To prop the jeepney up alongside historic public transport icons of other countries and leave out the one that actually holds a stronger claim to that pedestal attests to the selective “thinking” that Filipino “thought leaders” apply to their work. The way Filipinos habitually choose mediocrity over world-class achievement manifests itself today in how the Philippines lags far behind its peers in Southeast Asia in the development of modern mass public transportation. Why do Filipinos find such disturbing comfort in short-sighted solutions to their most profound problems. The mystery persists.

10 Replies to “Yet another anti-jeepney article: How Manila’s iconic Tranvia system was relegated to a mere historical footnote by Filipino “activists””

  1. They can start banning them in Metro Manila, then gradually reduce them throughout the country. I noticed on Monday, the air was cleaner, and there was very little traffic.

  2. I simply cannot understand why many still have to revere the jeepney as an icon of Filipino culture–when in fact, it doesn’t fit, especially for the changing times. These so-called ‘rolling coffins’ represent what is wrong with Filipino culture and attitudes; true, they were improvised out of discarded World War II vehicles, but the way these are being operated and driven show how reckless these pesky ‘draybers’ are. Then there is that ‘talagang ganyan’ mentaliuty whereas, for as long as it runs, it can still be used–but think of how unsafe, costly to maintain and polluting their beloved units have become. It is high time authorities junk the decades-old jeepneys in favour of more sustainable, safer and environment-friendly alternatives such as e-jeepneys which are kept clean, and whose drivers as well as operators (of which many are also being run by transport cooperatives) do attend seminars and have professionalized the way their entities are being run.

    1. They revere jeepneys as icons of Philippine culture, yet there are jeepneys which have foreign car brand logos, including Mercedes-Benz logo, not to mention jeepneys didn’t originate from Philippines, where’s the logic? The jeepneys are worthless junks and are proofs of low standards in the country.

  3. Modernizing public transport does not only stop at modernizing vehicles, but also requires a change in mindset. Filipinos can cling to nostalgia all they want but this ‘icon’ they speak of is already a galapagos syndrome of multitudes of what is wrong with Filipino culture. Jeepneys already represent the parasitism of Failipinos in everyday lives, the domino effect leading to ‘Filipino Time’, ‘grace period’ where studies have shown to lose billions of pesos everyday due to workers showing up late multiple times.

    In all honesty, all Filipinos have are drawings after drawings (referring to plans that have been left to dust but lack execution). Heck, even LRT line extensions have already been planned DECADES before it actually took to fruition few years ago. Failipinos always like to talk about legacy, about infrastructure instead of actually doing it. They like being hindered behind by some bureaucratical fuck who is always out of touch with reality, probably who couldn’t even touch grass everyday.

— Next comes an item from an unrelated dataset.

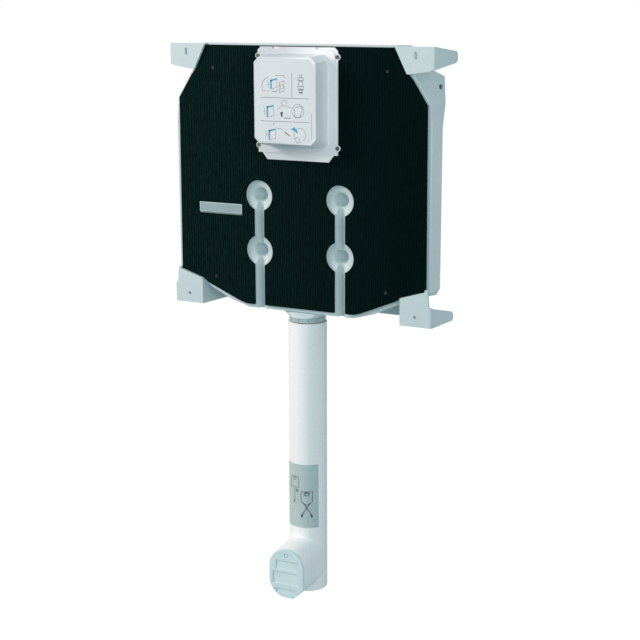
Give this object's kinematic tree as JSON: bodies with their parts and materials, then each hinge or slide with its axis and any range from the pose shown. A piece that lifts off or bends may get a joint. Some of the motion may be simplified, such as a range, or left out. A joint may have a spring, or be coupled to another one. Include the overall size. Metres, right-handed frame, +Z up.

    1. This is an important point that cannot be emphasized enough. Public transport is a system — not a bunch of vehicles clambering over one another to pick up and drop off passengers. The best ones in the world reflect the character of the societies that built them — vast in scale, running like clockwork, clean and reliable, comfortable and welcoming. None of these qualities can be said to even remotely describe Filipinos’ revered jeepney “system”.

  4. The Jeepney arose from out of the necessity after the war. It has served its purpose.

    With the increasing number of commuters that need to be serviced daily, it’s no longer sustainable in recent times. The need for a more efficient mass transport system is in order.

    A mass transport system being the replacement principle will give the jeepney its natural demise.

    From the Light Rail Transit sytem (it’s ironic, being the first in southeast asia) and the air-conditioned double-decker Love Buses of the 1970s to the The North–South Commuter Railway (NSCR) project of the 2000s, the government’s thrust is heading towards the right direction… a modern transport system that is better, faster, sustainable and efficient.

    The time gap between those periods of lack of creativity plus inactivity proves that Yellowtardism got it all wrong.

  5. public transport is not too hard at all

    its the people with vested interests who are keeping it from happening, the bastards who benefit from chaos and disarray.

    that includes everyone from manny villar to henry sy to the idiot “transport” groups like piston

  6. Shouldn’t the technological evolution also change our politics and economics? The disparity in social status and development is a result of an entire system and not just from isolated, individual events. You can replace the players, but if the operating mechanism is the same, things will stay the same-or perhaps get worse.